Council member Mike Ryan agreed.
“From that time, from 2012 forward, all of us were operating under the assumption that we had infrastructure in place, that this whole project was designed for us to have stoplights,” said Ryan. “The real beef is that it really never came back to us that that changed.”
While the council originally hoped to have the signals installed before the start of the 2017-2018 school year, Carhoff advised members to scale back the aggressive construction schedule. He noted the 12-16 week lead-time for the poles and mast arms.

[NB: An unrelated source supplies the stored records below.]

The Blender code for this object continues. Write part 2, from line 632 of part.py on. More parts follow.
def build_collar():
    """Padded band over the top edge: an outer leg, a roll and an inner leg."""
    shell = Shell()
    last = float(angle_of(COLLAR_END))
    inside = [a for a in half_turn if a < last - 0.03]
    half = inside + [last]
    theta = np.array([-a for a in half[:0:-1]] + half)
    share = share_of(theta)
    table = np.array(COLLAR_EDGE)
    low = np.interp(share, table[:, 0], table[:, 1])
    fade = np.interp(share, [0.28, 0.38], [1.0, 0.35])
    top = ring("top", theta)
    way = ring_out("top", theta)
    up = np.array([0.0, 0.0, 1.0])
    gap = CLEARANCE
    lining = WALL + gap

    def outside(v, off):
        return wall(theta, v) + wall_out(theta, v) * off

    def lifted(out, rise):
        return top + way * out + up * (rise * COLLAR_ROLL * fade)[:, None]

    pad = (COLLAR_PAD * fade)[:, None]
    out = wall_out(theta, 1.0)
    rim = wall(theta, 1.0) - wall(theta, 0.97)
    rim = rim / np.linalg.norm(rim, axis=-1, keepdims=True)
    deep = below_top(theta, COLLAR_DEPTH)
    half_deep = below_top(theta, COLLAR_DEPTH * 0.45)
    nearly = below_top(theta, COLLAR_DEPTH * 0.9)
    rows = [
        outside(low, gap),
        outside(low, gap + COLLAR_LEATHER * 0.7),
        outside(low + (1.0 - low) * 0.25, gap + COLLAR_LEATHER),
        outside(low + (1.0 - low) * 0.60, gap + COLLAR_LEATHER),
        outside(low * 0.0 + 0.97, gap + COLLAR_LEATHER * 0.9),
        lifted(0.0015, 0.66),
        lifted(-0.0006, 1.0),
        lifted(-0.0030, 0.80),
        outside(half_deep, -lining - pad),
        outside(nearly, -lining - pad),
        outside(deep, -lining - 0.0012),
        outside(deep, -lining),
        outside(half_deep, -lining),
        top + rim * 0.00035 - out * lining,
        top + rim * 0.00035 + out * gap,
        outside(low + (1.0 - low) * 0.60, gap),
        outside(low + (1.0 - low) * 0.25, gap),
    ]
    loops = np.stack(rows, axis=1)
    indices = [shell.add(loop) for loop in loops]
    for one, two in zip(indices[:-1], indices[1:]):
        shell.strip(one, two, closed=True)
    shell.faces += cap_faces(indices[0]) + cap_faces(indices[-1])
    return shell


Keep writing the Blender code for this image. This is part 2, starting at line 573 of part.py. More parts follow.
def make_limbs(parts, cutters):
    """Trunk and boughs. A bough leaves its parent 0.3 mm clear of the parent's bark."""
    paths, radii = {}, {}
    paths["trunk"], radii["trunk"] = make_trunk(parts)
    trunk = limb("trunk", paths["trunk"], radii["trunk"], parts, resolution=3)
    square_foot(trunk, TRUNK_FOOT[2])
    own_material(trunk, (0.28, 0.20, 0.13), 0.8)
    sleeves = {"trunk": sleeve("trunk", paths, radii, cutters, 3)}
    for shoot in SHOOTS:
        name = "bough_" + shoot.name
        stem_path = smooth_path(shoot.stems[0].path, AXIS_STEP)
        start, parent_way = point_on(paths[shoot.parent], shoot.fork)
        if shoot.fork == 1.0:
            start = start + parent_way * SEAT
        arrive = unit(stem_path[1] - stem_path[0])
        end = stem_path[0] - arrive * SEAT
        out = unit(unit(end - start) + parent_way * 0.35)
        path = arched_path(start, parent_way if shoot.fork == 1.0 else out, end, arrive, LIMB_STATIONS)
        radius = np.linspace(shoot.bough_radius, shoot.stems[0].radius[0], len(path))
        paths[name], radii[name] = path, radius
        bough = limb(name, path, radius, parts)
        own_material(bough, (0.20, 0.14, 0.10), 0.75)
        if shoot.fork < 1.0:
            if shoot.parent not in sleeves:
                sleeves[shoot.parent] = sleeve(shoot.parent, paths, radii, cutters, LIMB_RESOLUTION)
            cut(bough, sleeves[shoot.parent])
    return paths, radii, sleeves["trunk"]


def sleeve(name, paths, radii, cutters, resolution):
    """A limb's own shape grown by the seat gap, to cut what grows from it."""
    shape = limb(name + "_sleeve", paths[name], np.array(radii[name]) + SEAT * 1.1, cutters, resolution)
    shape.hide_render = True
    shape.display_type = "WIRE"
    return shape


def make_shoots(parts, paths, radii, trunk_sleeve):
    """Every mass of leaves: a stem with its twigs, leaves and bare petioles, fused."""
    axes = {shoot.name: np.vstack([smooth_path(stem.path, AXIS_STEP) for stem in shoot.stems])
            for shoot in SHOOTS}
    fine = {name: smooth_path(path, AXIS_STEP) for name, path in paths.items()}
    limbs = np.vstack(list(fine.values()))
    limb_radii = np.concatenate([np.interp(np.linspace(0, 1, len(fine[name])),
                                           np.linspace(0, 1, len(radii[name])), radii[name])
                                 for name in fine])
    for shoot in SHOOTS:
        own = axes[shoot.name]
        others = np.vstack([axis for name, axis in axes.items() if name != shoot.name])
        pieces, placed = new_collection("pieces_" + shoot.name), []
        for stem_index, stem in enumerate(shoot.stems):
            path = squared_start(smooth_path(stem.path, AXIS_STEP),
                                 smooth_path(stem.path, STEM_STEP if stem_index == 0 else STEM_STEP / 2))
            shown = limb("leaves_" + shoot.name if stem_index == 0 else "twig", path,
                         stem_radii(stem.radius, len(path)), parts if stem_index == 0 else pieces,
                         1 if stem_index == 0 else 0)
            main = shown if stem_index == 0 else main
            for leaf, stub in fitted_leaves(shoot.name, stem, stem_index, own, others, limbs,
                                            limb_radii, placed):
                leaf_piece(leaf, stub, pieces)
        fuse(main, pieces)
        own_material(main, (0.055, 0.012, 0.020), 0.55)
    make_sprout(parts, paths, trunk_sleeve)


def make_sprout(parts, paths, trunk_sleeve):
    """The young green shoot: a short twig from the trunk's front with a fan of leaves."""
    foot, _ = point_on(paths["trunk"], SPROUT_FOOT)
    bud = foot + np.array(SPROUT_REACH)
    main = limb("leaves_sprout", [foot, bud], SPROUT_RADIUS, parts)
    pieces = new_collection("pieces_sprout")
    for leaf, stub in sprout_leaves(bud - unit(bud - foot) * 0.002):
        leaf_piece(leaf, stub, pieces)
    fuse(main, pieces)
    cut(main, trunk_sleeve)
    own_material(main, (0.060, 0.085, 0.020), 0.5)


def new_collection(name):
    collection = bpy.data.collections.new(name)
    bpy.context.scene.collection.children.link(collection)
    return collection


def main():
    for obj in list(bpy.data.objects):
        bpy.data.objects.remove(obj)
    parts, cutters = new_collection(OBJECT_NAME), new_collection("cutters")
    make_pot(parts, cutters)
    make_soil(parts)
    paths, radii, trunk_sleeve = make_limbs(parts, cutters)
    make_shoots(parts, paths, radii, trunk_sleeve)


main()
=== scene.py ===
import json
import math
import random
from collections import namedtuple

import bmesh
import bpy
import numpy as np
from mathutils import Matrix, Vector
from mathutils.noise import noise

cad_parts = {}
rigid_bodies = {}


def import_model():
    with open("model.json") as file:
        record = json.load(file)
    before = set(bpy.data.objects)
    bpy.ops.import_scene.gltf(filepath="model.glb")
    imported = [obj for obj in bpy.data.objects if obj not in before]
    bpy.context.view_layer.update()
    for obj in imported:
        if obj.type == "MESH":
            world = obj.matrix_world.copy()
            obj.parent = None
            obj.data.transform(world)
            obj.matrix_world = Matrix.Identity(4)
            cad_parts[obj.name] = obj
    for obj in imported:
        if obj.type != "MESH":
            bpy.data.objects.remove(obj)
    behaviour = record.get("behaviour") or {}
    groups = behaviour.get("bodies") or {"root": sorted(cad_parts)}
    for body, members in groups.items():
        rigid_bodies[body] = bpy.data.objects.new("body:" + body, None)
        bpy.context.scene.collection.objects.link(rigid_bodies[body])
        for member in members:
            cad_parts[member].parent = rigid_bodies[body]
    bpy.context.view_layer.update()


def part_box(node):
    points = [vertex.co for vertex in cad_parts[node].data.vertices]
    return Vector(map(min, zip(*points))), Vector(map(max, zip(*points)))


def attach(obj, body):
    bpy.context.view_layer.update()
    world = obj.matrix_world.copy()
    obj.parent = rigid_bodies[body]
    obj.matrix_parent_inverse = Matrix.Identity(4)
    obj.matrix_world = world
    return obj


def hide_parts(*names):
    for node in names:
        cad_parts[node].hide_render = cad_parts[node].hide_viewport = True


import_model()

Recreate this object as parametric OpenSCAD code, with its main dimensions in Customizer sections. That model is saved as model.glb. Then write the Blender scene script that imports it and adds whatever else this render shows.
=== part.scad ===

“It’s not realistic to get this done ahead of the start of the school year. That’s just not going to happen,” Ryan agreed. “The question we need to ask is do we want to do it during the school year or do we want to get all our ducks in a row, get our funding lined up, and the day after the last day of school (May 2018) do this project.”
Upton suggested construction allowed during the school day only with it stopping while kids needed to use the intersection, and Havens proposed completing the bases during the summer while waiting for the poles.
“I think with the state’s generosity and stepping up to the plate here, they don’t want us to wait,” Boldt added.
Although no definitive timeline was set for construction, the council voted, 4-0, with Bartels absent, at the Feb. 7 meeting to hire Hart-Frederick to engineer the project, with the stipulation the firm would offer an explanation of adjusted cost at the Feb. 21 meeting, which Carhoff provided.
“The most fitting line of the whole explanation is that it’s an unfortunate chain of events,” said Ryan. “And the most unfortunate link is that we didn’t get told.”